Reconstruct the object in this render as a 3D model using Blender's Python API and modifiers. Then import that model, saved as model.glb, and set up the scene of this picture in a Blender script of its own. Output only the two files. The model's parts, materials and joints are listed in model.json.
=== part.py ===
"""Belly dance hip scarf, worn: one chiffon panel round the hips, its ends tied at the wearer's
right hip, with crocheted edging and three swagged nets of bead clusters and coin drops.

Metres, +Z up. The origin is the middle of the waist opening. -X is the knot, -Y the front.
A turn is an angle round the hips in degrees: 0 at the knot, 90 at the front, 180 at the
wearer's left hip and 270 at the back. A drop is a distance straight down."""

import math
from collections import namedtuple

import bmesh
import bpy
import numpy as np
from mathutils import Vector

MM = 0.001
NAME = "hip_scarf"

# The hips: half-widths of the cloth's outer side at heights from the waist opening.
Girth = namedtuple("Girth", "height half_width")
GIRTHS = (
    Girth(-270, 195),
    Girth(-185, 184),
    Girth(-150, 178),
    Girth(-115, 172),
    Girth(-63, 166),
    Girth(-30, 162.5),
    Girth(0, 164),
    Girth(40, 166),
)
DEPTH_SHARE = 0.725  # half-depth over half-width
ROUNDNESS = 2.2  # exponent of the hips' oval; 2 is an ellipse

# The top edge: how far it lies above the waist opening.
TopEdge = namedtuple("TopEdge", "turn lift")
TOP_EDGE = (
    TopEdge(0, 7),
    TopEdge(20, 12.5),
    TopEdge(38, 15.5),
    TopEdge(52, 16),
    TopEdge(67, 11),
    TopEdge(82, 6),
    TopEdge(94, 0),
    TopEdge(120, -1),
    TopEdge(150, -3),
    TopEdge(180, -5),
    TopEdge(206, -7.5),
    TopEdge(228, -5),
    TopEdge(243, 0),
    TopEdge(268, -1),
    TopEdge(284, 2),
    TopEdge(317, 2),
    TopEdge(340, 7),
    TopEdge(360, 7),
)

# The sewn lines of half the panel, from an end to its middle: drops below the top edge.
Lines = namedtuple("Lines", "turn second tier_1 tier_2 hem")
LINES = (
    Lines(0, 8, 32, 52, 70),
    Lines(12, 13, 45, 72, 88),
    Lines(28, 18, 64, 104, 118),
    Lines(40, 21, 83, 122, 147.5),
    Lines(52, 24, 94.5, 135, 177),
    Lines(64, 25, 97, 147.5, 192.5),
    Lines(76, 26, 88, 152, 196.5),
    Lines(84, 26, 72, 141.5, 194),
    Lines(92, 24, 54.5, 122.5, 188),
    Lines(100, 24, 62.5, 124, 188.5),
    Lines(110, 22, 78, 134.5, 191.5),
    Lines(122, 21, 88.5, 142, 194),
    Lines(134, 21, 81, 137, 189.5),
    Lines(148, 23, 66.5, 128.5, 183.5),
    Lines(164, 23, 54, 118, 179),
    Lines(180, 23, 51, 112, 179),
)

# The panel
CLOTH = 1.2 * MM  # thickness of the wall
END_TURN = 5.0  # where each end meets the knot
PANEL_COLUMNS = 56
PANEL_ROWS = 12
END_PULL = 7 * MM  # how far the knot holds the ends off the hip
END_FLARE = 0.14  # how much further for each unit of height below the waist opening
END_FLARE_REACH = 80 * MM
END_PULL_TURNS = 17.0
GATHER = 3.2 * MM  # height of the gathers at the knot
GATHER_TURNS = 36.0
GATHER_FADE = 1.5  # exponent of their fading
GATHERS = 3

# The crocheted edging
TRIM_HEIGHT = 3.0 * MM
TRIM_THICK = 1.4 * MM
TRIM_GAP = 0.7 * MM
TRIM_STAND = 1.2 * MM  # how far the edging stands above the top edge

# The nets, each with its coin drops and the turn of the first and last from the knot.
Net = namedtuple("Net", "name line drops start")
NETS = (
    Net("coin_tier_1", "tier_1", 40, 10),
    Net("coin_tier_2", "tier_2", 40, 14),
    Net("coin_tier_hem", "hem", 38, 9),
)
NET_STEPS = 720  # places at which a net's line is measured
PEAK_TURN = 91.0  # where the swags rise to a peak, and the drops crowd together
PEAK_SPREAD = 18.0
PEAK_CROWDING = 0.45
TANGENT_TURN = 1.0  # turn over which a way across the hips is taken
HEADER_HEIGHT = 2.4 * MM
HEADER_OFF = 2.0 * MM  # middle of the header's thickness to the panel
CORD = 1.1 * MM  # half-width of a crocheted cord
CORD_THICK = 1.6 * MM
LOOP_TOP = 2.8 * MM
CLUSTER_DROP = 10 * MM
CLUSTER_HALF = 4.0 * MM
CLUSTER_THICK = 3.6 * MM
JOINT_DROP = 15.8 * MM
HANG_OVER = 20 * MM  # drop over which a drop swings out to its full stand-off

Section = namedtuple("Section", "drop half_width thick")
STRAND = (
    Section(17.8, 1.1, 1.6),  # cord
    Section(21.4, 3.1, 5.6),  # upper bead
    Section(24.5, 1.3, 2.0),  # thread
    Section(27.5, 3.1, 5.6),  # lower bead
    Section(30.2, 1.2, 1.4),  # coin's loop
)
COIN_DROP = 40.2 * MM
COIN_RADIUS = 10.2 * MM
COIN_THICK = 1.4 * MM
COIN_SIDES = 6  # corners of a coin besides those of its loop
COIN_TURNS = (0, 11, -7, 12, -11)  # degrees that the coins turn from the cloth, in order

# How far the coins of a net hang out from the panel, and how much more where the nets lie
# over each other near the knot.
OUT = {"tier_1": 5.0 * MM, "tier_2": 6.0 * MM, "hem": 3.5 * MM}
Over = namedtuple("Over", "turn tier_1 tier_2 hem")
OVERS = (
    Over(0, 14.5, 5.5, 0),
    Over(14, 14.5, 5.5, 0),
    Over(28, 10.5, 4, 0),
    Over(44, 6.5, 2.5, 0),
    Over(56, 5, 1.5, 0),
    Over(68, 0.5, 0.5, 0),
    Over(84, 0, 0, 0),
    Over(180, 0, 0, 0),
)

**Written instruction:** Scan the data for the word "that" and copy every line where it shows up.

**Completed task:**
Reconstruct the object in this render as a 3D model using Blender's Python API and modifiers. Then import that model, saved as model.glb, and set up the scene of this picture in a Blender script of its own. Output only the two files. The model's parts, materials and joints are listed in model.json.
COIN_TURNS = (0, 11, -7, 12, -11)  # degrees that the coins turn from the cloth, in order